В публицистике он горел огнем, что прожигал земные недра: «Мы истощены, мы устали, да, — но зато жива, бодра и живоносна революция — смысл и цель нашей жизни. Будет сильна революция, оживет и Россия, а с нею и весь мир». Он призывал к мщению, к убийству: «Наступление Врангеля есть последняя судорога мертвеца — русской буржуазии. Последний вздох недодушенной, сипящей гадины… Своих врагов революция не может только временно обессиливать, она должна их расстреливать и забывать о них… Трудно убить змею: каждый отрубленный кусочек ее продолжает жить и шевелиться. Лучше всего ее истоптать и сжечь».

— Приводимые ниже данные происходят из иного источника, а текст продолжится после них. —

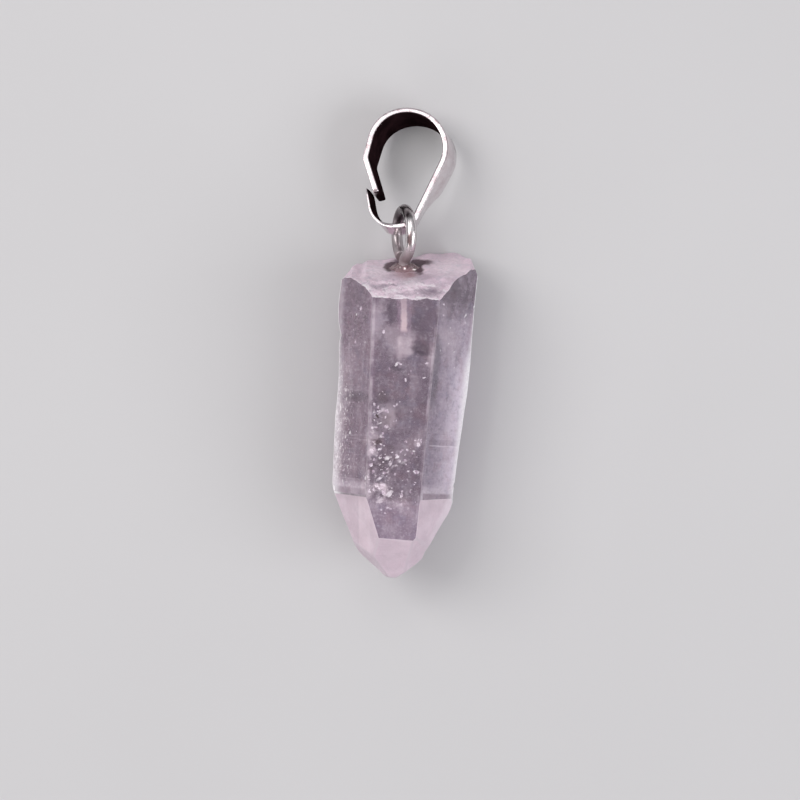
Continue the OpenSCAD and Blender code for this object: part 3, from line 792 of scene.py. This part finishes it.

В статье «Белые духом», вызванной впечатлениями от поэтического вечера, на котором читали стихи «поэта-аристократа» Игоря Северянина, Платонов с ненавистью писал: «В том же городе, где истомленные голодные рабочие, еле стоя у станков, последними силами двигают вперед революцию, в труде, терпении и невидном героизме творят свой братский чудесный мир, <…> где потеют маслом наши товарищи — машины, — в том же городе вечером один господин визжит со сцены другим про ананасы в шампанском, про кружева и оборки и т. п.». А в стихах элегически размышлял о природе, покое, вечности, и кто знает, быть может и сам Игорь Северянин, находившийся о ту пору в Эстонии и ни чутким сном своим, ни белым духом не ведавший о том, какие чувства вызывает его лирика в оставленной стране, приветствовал бы строки неведомого зоила:
На реке вечерней, замирающей
Потеплела тихая вода.
В этот час последний, умирающий
Не умрем мы никогда…
Свет засветится, неведомый и тайный,
Над лесами, ждущий и немой,
Бьет родник, живой и безначальный.
Странник шел и путь искал домой.
Образ этого пилигрима не был ни условностью, ни штампом, ни поэтической красивостью — мимо дома в Ямской слободе действительно часто шли ко святым местам богомольцы. Они звали за собой и ставили вопросы, куда и зачем идут, «…можно вытерпеть всю вечность с великой неимоверной любовью в сердце к тому пропавшему навсегда страннику, который прошел раз мимо нашего дома летним вечером, когда пели сверчки под завалинками. Странник прошел, и я не разглядел ни лица его, ни сумки, и я забыл, когда это было, — мне было три или семь лет или пятнадцать», — писал Платонов в одном из ранних произведений, а в «Чевенгуре» появится: «Русские странники и богомольцы потому и брели постоянно, что они рассеивали на своем ходу тяжесть горюющей души народа».
И вот еще одно очень важное для понимания молодого Платонова духовное обстоятельство — противоречившее тихой лирике и задушевной прозе богоборчество, доходившее порой до того богохульства, каковое изобразил Михаил Булгаков в образе поэта Ивана Бездомного.